There are also societal implications to excessive heat, people are much more likely to get angry during heat waves. As the author points out “Heat is an irritant that makes us angrier, more aggressive, and even more vengeful. It can override more rational thoughts.”

Friday, August 15, 2025

Everest, Inc.

Everest, Inc.: The Renegades and Rogues Who Built an Industry at the Top of the World by Will Cockrell

As the title suggests this is a history of the industry of guides bringing people up Everest. It is an interesting evolution of the business. The first people were guided up the mountain in 1982. Which I was kind of surprised about, since I would have thought it would have happened much earlier. Before that it was private adventurers and national teams that would attempt Everest. It is also interesting that after Tenzing Norgay summited Everest with Hillary, he never went up the mountain again. The first companies that would take clients up the mountain, and other Himalaya peeks, were western owned, but employed many native Sherpa to carry loads and set rope. Over the years that evolved into a situation that now most of the companies guiding people in the Himalaya are native Nepalese owned businesses.

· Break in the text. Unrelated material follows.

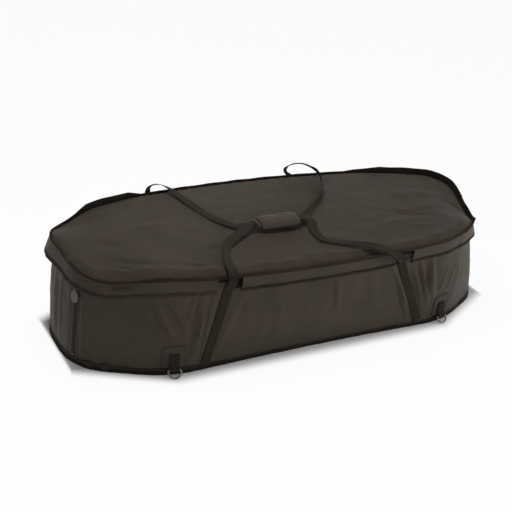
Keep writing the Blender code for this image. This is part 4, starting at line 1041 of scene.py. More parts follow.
tape_wave = wave(0.055, 41, around * STRIDE, 0 * around)
lumps = wave(0.065, 42, around * STRIDE, 0 * around)
stand = 0.0110 + 0.0006 * tape_wave
stand = stand + 0.0090 * stretch_of(around, 29.2, 33.6, 1.0)
stand = stand + 0.0095 * stretch_of(around, 3.0, 10.0, 3.0)
stand = stand + (0.0050 + 0.0020 * lumps) * stretch_of(around, 74.5, 3.0, 1.5)
stand = stand - 0.0060 * stretch_of(around, 36.2, 47.0, 1.5)
stand = stand - 0.0030 * stretch_of(around, 66.0, 75.5, 2.0)
fan = 0.0012 + 0.0008 * np.roll(tape_wave, 20)
fan = fan + 0.0040 * stretch_of(around, 75.5, 10.0, 3.0) * (1 + 0.3 * lumps)
fan = fan + 0.0030 * stretch_of(around, 30, 34, 1.5)
fan = fan + 0.0045 * stretch_of(around, 76.0, 1.4, 1.6)
fan = fan - 0.0020 * stretch_of(around, 37.5, 47.5, 1.5)
tape_low = 0.2572
profile = [(0.0, 0.0), (0.0003, 0.33), (0.0006, 0.66), (0.0, 1.0), (-0.0012, 1.06), (-0.0025, 1.0),
           (-0.0028, 0.66), (-0.0028, 0.33), (-0.0026, 0.0)]
tape_rings = []
for out, share in profile:
    height = tape_low + stand * share
    tape_rings.append(form(around, height, 0.0008 + out + fan * share ** 1.5))
seam_tape = tube_of("lid_seam_tape", np.stack(tape_rings, 1), SEAM_TAPE, closed=True)
# From the left end along the front the tape takes the lighter copy, painted light; round the back and the
# right the dark tape also stands for painted shade.
seam_tape.data.materials.append(PAINTED_LIT_SEAM_TAPE)
wear_and_lit_front = (around > 38.0) & (around < 74.6)
seam_tape.data.polygons.foreach_set("material_index", np.repeat(wear_and_lit_front, len(profile)).astype(np.int32))
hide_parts("lid_binding")
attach(seam_tape, "lid")
print("tape stands", round(float(stand.min()), 4), "to", round(float(stand.max()), 4))

# %% [markdown]
# ## Skirts
# Four strips of the shell cloth hang from the seam and close over the rim of the tub. A gap
# is left for each strap. A hanging strip is cut straight, so where it goes round an end its
# hem stands away, and it ripples. Each hem has a folded tape.

# %% Skirts
HEM = 0.2185
SKIRT_TOP = 0.2580
HEM_TAPE_HEIGHT = 0.0105
NOTCH = 0.062
RIGHT_SKIRT_SHIFT = 0.22


def notch_ends(x, front):
    """Both sides of the gap that is left in the skirts for a strap at x."""
    middle = place_at_x(x, front, HEM)
    stride = float(np.linalg.norm(form(middle + 0.5, HEM) - form(middle - 0.5, HEM)))
    return middle - NOTCH / 2 / stride, middle + NOTCH / 2 / stride


notches = {name: notch_ends(top_x, front) for name, (front, foot_x, top_x) in STRAP_LINES.items()}
front_left, front_right = notches["front_left"], notches["front_right"]
back_left, back_right = notches["back_left"], notches["back_right"]
SKIRTS = {
    "front": (front_left[1], front_right[0]),
    "right": (front_right[1] - RIGHT_SKIRT_SHIFT, back_right[0] + ROUND),
    "back": (back_right[1], back_left[0]),
    "left": (back_left[1], front_left[0]),
}


def skirt_out(place, height):
    """How far the skirt hangs away from the outer form."""
    drop = (SKIRT_TOP - height) / (SKIRT_TOP - HEM)
    spot = form(place, height)
    round_end = np.clip((np.abs(spot[..., 0]) - SIDE_HALF) / (HALF_LENGTH - SIDE_HALF), 0, 1)
    line = place * STRIDE
    ripples = 0.0014 * wave(0.075, 51, line, height) + 0.0008 * wave(0.03, 52, line, height)
    corner = 0.0060 * bell(place, 38.6, 1.2) - 0.0030 * bell(place, 40.6, 1.0)
    tuck = -0.0085 * bell(place, 45.4, 0.8) * np.exp(-((height - 0.2490) / 0.0060) ** 2)
    ridge = 0.0034 * bell(place, 44.45, 0.20) * np.sin(np.pi * np.clip(drop, 0, 1))
    slack = (0.0085 * round_end + ripples + corner) * drop
    return 0.0004 + slack + tuck + ridge + 0.0016 * np.sin(np.pi * np.clip(drop, 0, 1))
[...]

There is also a lot in this book about how Everest is viewed in the world and presented in the press. The many failed attempts and deaths on the mountain and the more dramatic moments that receive a lot of publicity. But also presented are the statistics that show that it is not as dangerous as the reputation that it has.

Tuesday, August 12, 2025

The Light Eaters

The Light Eaters: How the Unseen World of Plant Intelligence Offers a New Understanding of Life on Earth by Zoƫ Schlanger

Light eaters are plants, who through photsynthesis turn sunlight into energy. This is a well written history of how plants evolved, and how the continue to evolve to adapt to the planet. A lot of interesting bit of popular science.

Tuesday, July 8, 2025

The Fate of the Day: The War for America, Fort Ticonderoga to Charleston, 1777-1780

The Fate of the Day: The War for America, Fort Ticonderoga to Charleston, 1777-1780 Book 2 of 2: The Revolution Trilogy | by Rick Atkinson

The second in his trilogy of the revolution, this very thorough history took a while to get through but was worth it. It is very dense and detailed tracking these three years of the war. He also spends a lot of time describing what is going on in Europe and England during the war, which is a different approach than a lot of people take.

Monday, June 23, 2025

Hunger Like a Thirst

Hunger Like a Thirst: From Food Stamps to Fine Dining, a Restaurant Critic Finds Her Place at the Table by Besha Rodell

Besha is a food writer with an interesting story. This memoir tracks her life and career from Australia to the US and back to Australia, and provides insight into how writing about food has its ups and downs and has been changing drastically over the last 20 years. Very entertaining.

Saturday, May 10, 2025

When the Going Was Good

When the Going Was Good: An Editor's Adventures During the Last Golden Age of Magazines by Graydon Carter

This is a memoir of Graydon, from his growing up in Ottawa, Canada to his career in the magazine business ending up as editor of Vanity Fair at a time when it was a major publication. Si Newhouse was major influence and guiding force that allowed him to excel at a gime when magazine's were at their height, arguably. Entertaining and personal.